Inti dari ajaran Islam adalah menganjurkan dan memberi teladan pada perilaku dan perbuatan baik serta mencegah dan menjauhi perilaku buruk dan tak adil. Al Quran telah menjelaskan dan menyampaian itu semua dengan lengkap dan jelas. Akan tetapi, Al Quran itu sendiri tak pernah dibaca dan dipahami dengan baik. Kebanyakan orang cenderung memahami Islam bukan dari sumber aslinya, tetapi dari pengertian ulama yang sudah memotong-motong ayat Al Quran dengan sedemikian rupa. Sesungguhnya bagus melihat dan memahami tafsir atau pemahaman muslim yang lain untuk pelengkap dan memperkaya pandangan, tetapi jangan sampai meninggalkan sumber aslinya, yaitu Al Quranul Karim yang keasliannya akan senantiasa dijaga Allah SWT.

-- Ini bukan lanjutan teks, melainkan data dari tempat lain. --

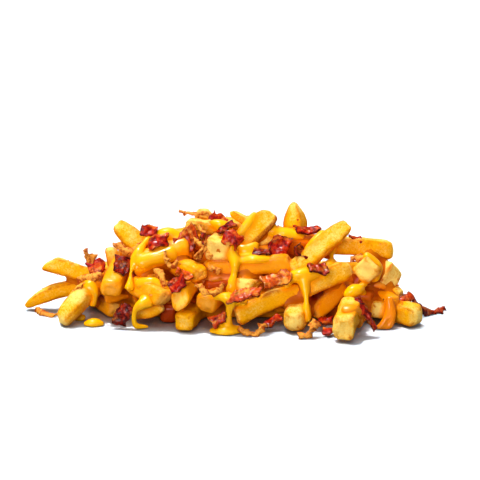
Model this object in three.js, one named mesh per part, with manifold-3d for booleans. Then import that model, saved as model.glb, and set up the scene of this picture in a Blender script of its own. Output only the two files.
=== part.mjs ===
// A loose heap of thick-cut fries with melted cheese sauce, crisp bacon bits and fried onion shreds.
// All sizes are in millimetres, +X is to the right, +Y is away from the viewer and +Z is up.
import * as THREE from "three";
import { mergeVertices } from "three/addons/utils/BufferGeometryUtils.js";
import Module from "manifold-3d";

const wasm = await Module();
wasm.setup();

// The share of a fry's smaller side that is cut off each long edge, how a cut end narrows, the share
// of the length from which a tip needs one more ring, and the share that a slanted cut leans into.
const FRY_CORNER = 0.21;
const CUT_END = { share: 0.07, scale: 0.8 };
const LONG_TIP = 0.15;
const SLANT_SHARE = 0.3;

// A bacon bit's thickness, the shares of its width by which its sides waver and lean, the share of
// its length by which its ends waver, the height of its ripple, and how much a pointed one narrows.
const BACON = { thick: 2, waver: 0.1, lean: 0.14, nibble: 0.05, ripple: 0.4, point: 0.6 };

// A shred's thickness, its twist in degrees, and the share of its width that its ends keep.
const SHRED = { thick: 1.5, twist: 14, end: 0.55 };

// The blunt ends of a sauce flow as shares of its radius, the gap round a loose piece, the distance
// within which points are one, and the upward share from which a line of travel counts as steep.
const BLUNT_END = { scale: 0.5, push: 0.75 };
const LOOSE_GAP = 0.3;
const WELD = 0.001;
const STEEP = 0.92;

// The block of ground that is cut away from under the heap.
const GROUND = { wide: 400, deep: 300, thick: 60 };

// What is taken off the tables' places, so that the whole stands over the middle of its own box.
const BOX_MIDDLE = [1.04, -0.37];

// How finely the pieces are divided.
const SAUCE_SIDES = 5;
const SAUCE_STEP = 9;
const SLAB_CELLS = [3, 2];
const CORE_SIDES = 7;

const FINISHES = {
  heap: { color: 0xf5b53a, roughness: 0.55, metalness: 0 },
  sauce: { color: 0xf7a715, roughness: 0.25, metalness: 0 },
  bacon: { color: 0x8c2114, roughness: 0.45, metalness: 0 },
  onion: { color: 0xd98b42, roughness: 0.7, metalness: 0 },
};

// The hidden body of the heap: rows of place along X, middle in Y, half depth and height.
const CORE_RIBS = [
  [-78, 4, 3, 3],
  [-68, 5, 10, 8],
  [-56, 6, 17, 18],
  [-38, 8, 27, 28],
  [-14, 9, 29, 36],
  [12, 9, 29, 37],
  [34, 8, 28, 32],
  [54, 6, 25, 21],
  [70, 4, 18, 13],
  [82, 3, 4, 4],
];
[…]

Dengan tetap berpegang dan berpedoman pada sumber aslinya, seorang muslim bakal bisa melihat pendapat orang lain dan para ulamak, hingga pada tataran kurang dan lebihnya. Dengan begitu, seorang muslim akan sanggup membedakan, bahkan bisa melengkapi dan memperkaya pemahaman yang sudah ada. Penulis sendiri tertarik pada pemahaman Islam dua organisasi Islam besar di negeri ini, yaitu Nadlotul Ulamak dan Muhammadiyah. Menurut Muhammadiyah pengetahuan Islam cukup dibagi dua pengetahuan besar, yaitu Iman dan Islam. Kalau menurut Nadlotul Ulamak dibagi tiga Iman, Ihsan, dan Islam. Tapi kalau menurut saya sendiri perlu dibagi empat, yaitu Iman, Ihsan, Islam, dan Ihlas. Tapi saya tak bermaksud mendirikan organisasi atau golongan baru. Seorang muslim bebas mengikuti organisasi politik mana saja selama organisasi itu tetap berpijak dengan teguh pada kebaikan dan keadilan. Tapi meskipun mengikuti organisasi atau kelompok apapun, seorang muslim tidak boleh lupa dengan jamaahnya di hadapan Allah Subehanallahu wataallah, yaitu jamaah Islam yang terdiri dari orang-orang yang berpedoman dan melaksanakan perintah Al Quran.